Markus Herz was one of the more impressive figures of the German Jewish Enlightenment. A promising scholar who initially had to abandon his university studies because of his poverty, Herz nonetheless succeeded in impressing Kant, and a deep and respectful friendship developed between the two men. After joining Moses Mendelssohn's circle in Berlin, Herz found sponsors for his medical studies, and went on to acquire a reputation as one of the finest physicians of his generation. There is no evidence that he was proficient in Hebrew, so if he was the first to publish the physician's prayer, then his role was probably as the author, not as the translator of an older Hebrew manuscript.
Indeed, there are passages in the prayer that strike me as more appropriate to a modern medical practitioner than to a medieval. Much of the text consists of imploring the Almighty to grant assistance in fulfilling the doctor's sacred calling in the face of assorted obstacles, moral failings and distractions. In this spirit, he entreats God to remove from the patients' midst "all charlatans and the whole host of officious relatives and know-it-all nurses, cruel people who arrogantly frustrate the wisest purposes of our craft and often lead thy creatures to their death." The author proceeds to invoke divine help in accepting instruction from those who are truly wiser than himself, while remaining impervious to the scorn or criticisms of self-important idiots.
While there may once have been some justification for upholding the thesis that the 1783 German version had been translated from a lost Hebrew original, the likelihood of such a scenario now seems infinitesimal, since the last century of scholarship has enriched us with an exhaustive knowledge of Maimonides' writings, many of which have been saved from oblivion by the Cairo Genizah.
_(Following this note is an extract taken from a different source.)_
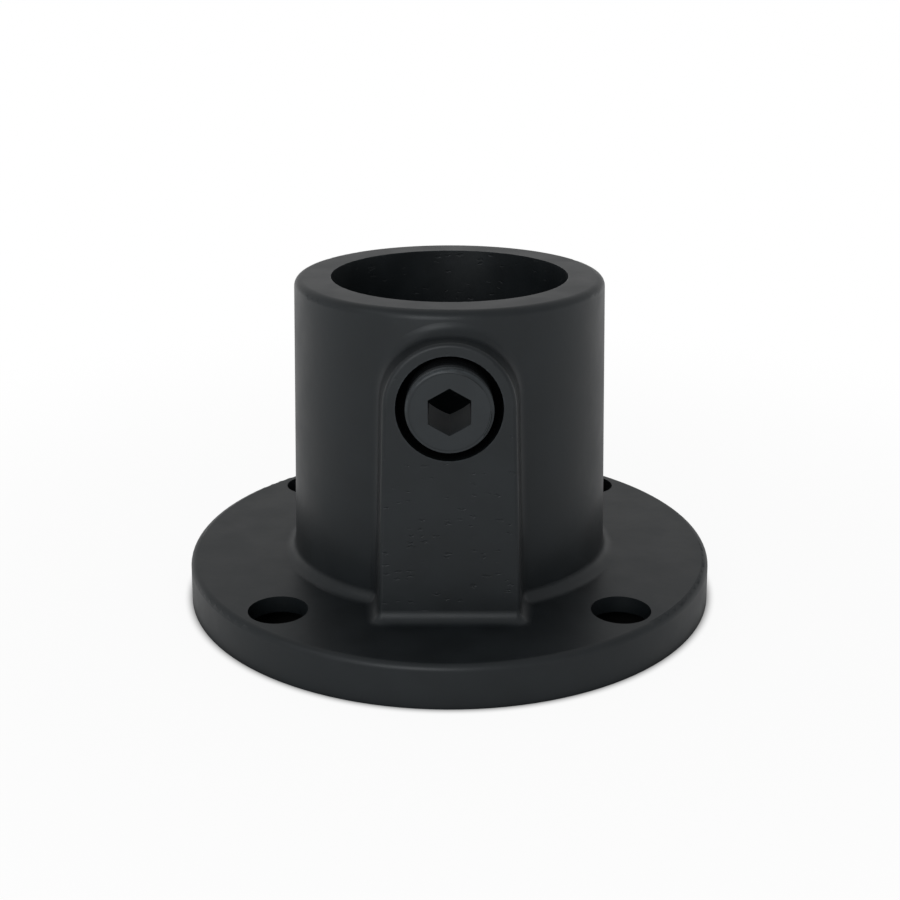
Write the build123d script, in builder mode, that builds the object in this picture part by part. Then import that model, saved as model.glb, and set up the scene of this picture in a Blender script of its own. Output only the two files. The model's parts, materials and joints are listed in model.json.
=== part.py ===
"""Tube clamp base flange: a cast floor flange that holds an upright tube with one set screw.

Frame: the origin is the centre of the underside, +Z runs up the tube, and the screw boss
faces -Y. All sizes are in millimetres.
"""

from build123d import *
import math
import os

# Tube and sleeve
tube_diameter = 48.3  # outside of the tube that stands in the sleeve
tube_clearance = 0.45  # all round between the tube and the bore
sleeve_wall = 7.5  # at the top of the sleeve, where it is thinnest
overall_height = 69.3
rim_fillet = 1.7  # outer edge of the sleeve's top

# Base disc
disc_diameter = 114.0  # at the underside
disc_thickness = 9.0  # at the skirt
disc_edge_fillet = 1.4
plate_thickness = 3.5  # of the disc, over its hollow underside
skirt_width = 3.5  # wall round the hollow
hole_diameter = 12.0  # fixing holes
hole_edge_distance = 8.75  # from the middle of a fixing hole out to the edge of the underside
hole_count = 4
hole_start_angle = 45.0  # from +X, so that the boss stands between two holes

# Screw boss
boss_drop = 4.62  # from the top of the sleeve down to the top of the boss face
boss_depth = 13.4  # metal along the screw axis, from the bore to the boss face
boss_border = 2.35  # width of the boss face outside the counterbore
boss_flare = 6.5  # in degrees: the boss widens by this from its face to the sleeve
boss_edge_fillet = 0.8  # outline of the boss face

# Casting
draft_angle = 1.8  # in degrees: every outer wall widens downwards by this
root_fillet = 2.5  # where sleeve, boss and disc run into each other

# Set screw, drawn to the outside of its thread
thread_diameter = 16.66
thread_pitch = 1.337
screw_length = 13.5
screw_setback = 1.7  # from the bore's wall out to the screw's point, with the tube free
screw_end_chamfer = 0.4
socket_across_flats = 8.0
cup_diameter = 10.4  # rim of the hollow point
cup_angle = 90.0  # in degrees
thread_clearance = 0.05  # all round between the screw and its hole
counterbore_clearance = 1.8  # all round between the screw and the counterbore
counterbore_depth = 5.0

# Worked out from the sizes above
bore_radius = tube_diameter / 2 + tube_clearance
sleeve_top_radius = bore_radius + sleeve_wall
disc_radius = disc_diameter / 2
hole_circle_radius = disc_radius - hole_edge_distance
hollow_depth = disc_thickness - plate_thickness
screw_radius = thread_diameter / 2
thread_depth = 0.64 * thread_pitch  # Whitworth form
tapped_radius = screw_radius + thread_clearance
counterbore_radius = screw_radius + counterbore_clearance
boss_radius = counterbore_radius + boss_border
screw_height = overall_height - boss_drop - boss_radius  # screw axis above the underside
boss_face = bore_radius + boss_depth  # from the tube's axis, at the height of the screw


def draft(height):
    """How far a drafted wall moves outwards over a height."""
    return height * math.tan(math.radians(draft_angle))


# Where the screw's axis leaves the boss face: local x is +X, y is +Z and z points outwards.
# The face itself leans back by the draft.
screw_plane = Plane((0, -boss_face, screw_height), x_dir=(1, 0, 0), z_dir=(0, -1, 0))
face_plane = screw_plane.rotated((-draft_angle, 0, 0))

# Blank of the screw boss, from its face in to the bore: an arch round the screw, on legs that
# widen downwards and run into the disc. The arch and the legs are tangent.
tangent_x = boss_radius * math.cos(math.radians(draft_angle))
tangent_y = boss_radius * math.sin(math.radians(draft_angle))
foot_y = disc_thickness / 2 - screw_height
foot_x = tangent_x + draft(tangent_y - foot_y)

with BuildPart() as boss:
    with BuildSketch(face_plane):
        with BuildLine():
            arch = ThreePointArc((-tangent_x, tangent_y), (0, boss_radius), (tangent_x, tangent_y))
            Polyline(arch @ 1, (foot_x, foot_y), (-foot_x, foot_y), arch @ 0)
        make_face()
    extrude(amount=-boss_depth, taper=-boss_flare)
    face_outline = boss.faces().sort_by(Axis.Y)[0].edges().sort_by(Axis.Z)
    fillet(face_outline[1:], radius=boss_edge_fillet)

# Casting: disc and sleeve are one turned profile, and the boss runs into both
with BuildPart() as flange_casting:
    with BuildSketch(Plane.XZ):
        with BuildLine():
            Polyline(
                (0, 0),
                (disc_radius, 0),
                (disc_radius - draft(disc_thickness), disc_thickness),
                (sleeve_top_radius + draft(overall_height - disc_thickness), disc_thickness),
                (sleeve_top_radius, overall_height),
                (0, overall_height),
                close=True,
            )
        make_face()
    revolve(axis=Axis.Z)
    add(boss.part)

    # Root fillets: round the foot of sleeve and boss, up the legs and over the arch
    disc_top = flange_casting.faces().filter_by(Plane.XY).sort_by(Axis.Z)[1]
    foot_edges = disc_top.inner_wires()[0].edges()
    sleeve_edges = flange_casting.faces().filter_by(GeomType.CONE).sort_by(SortBy.AREA)[-1].edges()
    turned_edges = sleeve_edges.filter_by(GeomType.CIRCLE) + sleeve_edges.filter_by(GeomType.LINE)
    fillet(foot_edges + (sleeve_edges - turned_edges), radius=root_fillet)

    # Rounded edges: the sleeve's rim and the disc
    fillet(flange_casting.edges().sort_by(Axis.Z)[-1], radius=rim_fillet)
    disc_top = flange_casting.faces().filter_by(Plane.XY).sort_by(Axis.Z)[1]
    fillet(disc_top.outer_wire().edges(), radius=disc_edge_fillet)

    # Hollow underside: a ring between the sleeve's foot and the skirt, which both stand on the floor
    with BuildSketch(Plane.XZ):
        with BuildLine():
            Polyline(
                (sleeve_top_radius, 0),
                (sleeve_top_radius + draft(hollow_depth), hollow_depth),
                (disc_radius - skirt_width - draft(hollow_depth), hollow_depth),
                (disc_radius - skirt_width, 0),
                close=True,
            )
        make_face()
    revolve(axis=Axis.Z, mode=Mode.SUBTRACT)

    # Bore for the tube, right through
    with Locations((0, 0, overall_height)):
        Hole(bore_radius, depth=overall_height)

    # Fixing holes
    with Locations((0, 0, disc_thickness)):
        with PolarLocations(hole_circle_radius, hole_count, start_angle=hole_start_angle):
            Hole(hole_diameter / 2, depth=disc_thickness)

    # Tapped hole for the set screw, with a counterbore that lets the screw's end stand clear
    with Locations(screw_plane):
        CounterBoreHole(tapped_radius, counterbore_radius, counterbore_depth, depth=boss_face)

# Set screw, built from its hollow point outwards
point_plane = screw_plane.offset(screw_setback - boss_depth)
cup_radius = cup_diameter / 2
cup_depth = cup_radius / math.tan(math.radians(cup_angle / 2))

with BuildPart(point_plane) as set_screw:
    Cylinder(screw_radius, screw_length, align=(Align.CENTER, Align.CENTER, Align.MIN))
    end_edges = set_screw.edges().filter_by(GeomType.CIRCLE).sort_by(Axis.Y)
    chamfer(end_edges[0], length=screw_end_chamfer)
    chamfer(end_edges[-1], length=thread_depth)
    with BuildSketch(point_plane):
        RegularPolygon(socket_across_flats / 2, side_count=6, major_radius=False, rotation=30)
    extrude(amount=screw_length, mode=Mode.SUBTRACT)
    Cone(
        cup_radius,
        0,
        cup_depth,
        align=(Align.CENTER, Align.CENTER, Align.MIN),
        mode=Mode.SUBTRACT,
    )

flange_casting.part.label = "flange_casting"
set_screw.part.label = "set_screw"

os.makedirs("parts", exist_ok=True)
export_step(flange_casting.part, "parts/flange_casting.step")
export_step(set_screw.part, "parts/set_screw.step")
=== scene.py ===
"""Tube clamp base flange: black coats, the threads of the set screw and its hole, and a studio.

Laid out as an add-on and run as a script. Everything is in metres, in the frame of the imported
part: +Z runs up the tube and the screw boss faces -Y.
"""

import json
import math

import bpy
from bpy.props import FloatProperty, FloatVectorProperty, IntProperty, PointerProperty
from bpy.types import Operator, Panel, PropertyGroup
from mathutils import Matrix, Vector


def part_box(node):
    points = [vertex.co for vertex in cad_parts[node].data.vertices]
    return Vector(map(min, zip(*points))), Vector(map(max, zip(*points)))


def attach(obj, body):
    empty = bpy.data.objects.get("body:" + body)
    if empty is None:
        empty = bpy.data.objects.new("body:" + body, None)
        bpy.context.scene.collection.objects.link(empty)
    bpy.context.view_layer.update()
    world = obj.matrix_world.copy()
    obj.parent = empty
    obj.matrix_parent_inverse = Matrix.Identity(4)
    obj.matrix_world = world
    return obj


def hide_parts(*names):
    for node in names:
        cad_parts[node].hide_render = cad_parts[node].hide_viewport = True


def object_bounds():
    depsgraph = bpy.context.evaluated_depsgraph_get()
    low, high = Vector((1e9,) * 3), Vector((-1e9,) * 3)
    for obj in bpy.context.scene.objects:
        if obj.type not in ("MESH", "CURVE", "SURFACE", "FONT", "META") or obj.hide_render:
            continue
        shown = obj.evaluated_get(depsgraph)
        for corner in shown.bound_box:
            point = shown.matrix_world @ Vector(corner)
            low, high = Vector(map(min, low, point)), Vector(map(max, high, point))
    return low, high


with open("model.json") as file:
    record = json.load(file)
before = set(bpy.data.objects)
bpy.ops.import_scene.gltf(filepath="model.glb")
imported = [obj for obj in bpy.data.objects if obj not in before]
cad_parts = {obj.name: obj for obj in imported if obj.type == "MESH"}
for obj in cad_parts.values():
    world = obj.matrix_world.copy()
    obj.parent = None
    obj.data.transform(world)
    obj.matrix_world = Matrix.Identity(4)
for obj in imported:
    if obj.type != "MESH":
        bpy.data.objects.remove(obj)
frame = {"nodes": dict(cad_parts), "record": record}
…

Our expanded bibliography of Maimonides' oeuvre includes no Physician's Prayer.
At any rate, notwithstanding the absence of any credible early attribution of the prayer to Maimonides, and in spite of Euchel's explicit statement that Herz was the author, it did not take long before it came to be referred to as "the physician's prayer by Maimonides." Evidently, the first writer to make that claim in print was William W. Golden, Superintendent of the Davis Memorial Hospital in Elkins, West Virginia, in an article he contributed to the Transactions of the Medical Society of the State of West Virginia in 1900.
By 1914, Golden himself addressed a query about the prayer's authorship to the American Israelite, to which he received a learned response that Marcus Herz was the prayer's real creator; but by then it was too late for subsequent writers to let go of the alluring attribution to the celebrated savant, even though there was no dearth of authors who were publishing notes debunking that claim, which some of them dismissed as a "hoax."
In one interesting instance in 1935, the Canadian Jewish Chronicle printed a letter by Chief Rabbi Dr. Joseph H. Hertz, responding to a question by Sir William Osler and informing him that Herz was the true author.
As is too frequently the case in scholarship, once the error managed to creep into a few "respectable" publications, there was no longer anything to prevent subsequent writers from copying it repeatedly until it acquired the status of incontrovertible fact.
Perhaps the record will eventually be cleared up and people will finally stop making inaccurate references about the authorship of the Physician's Prayer.
That is a worthy objective that even Maimonides himself might have prayed for.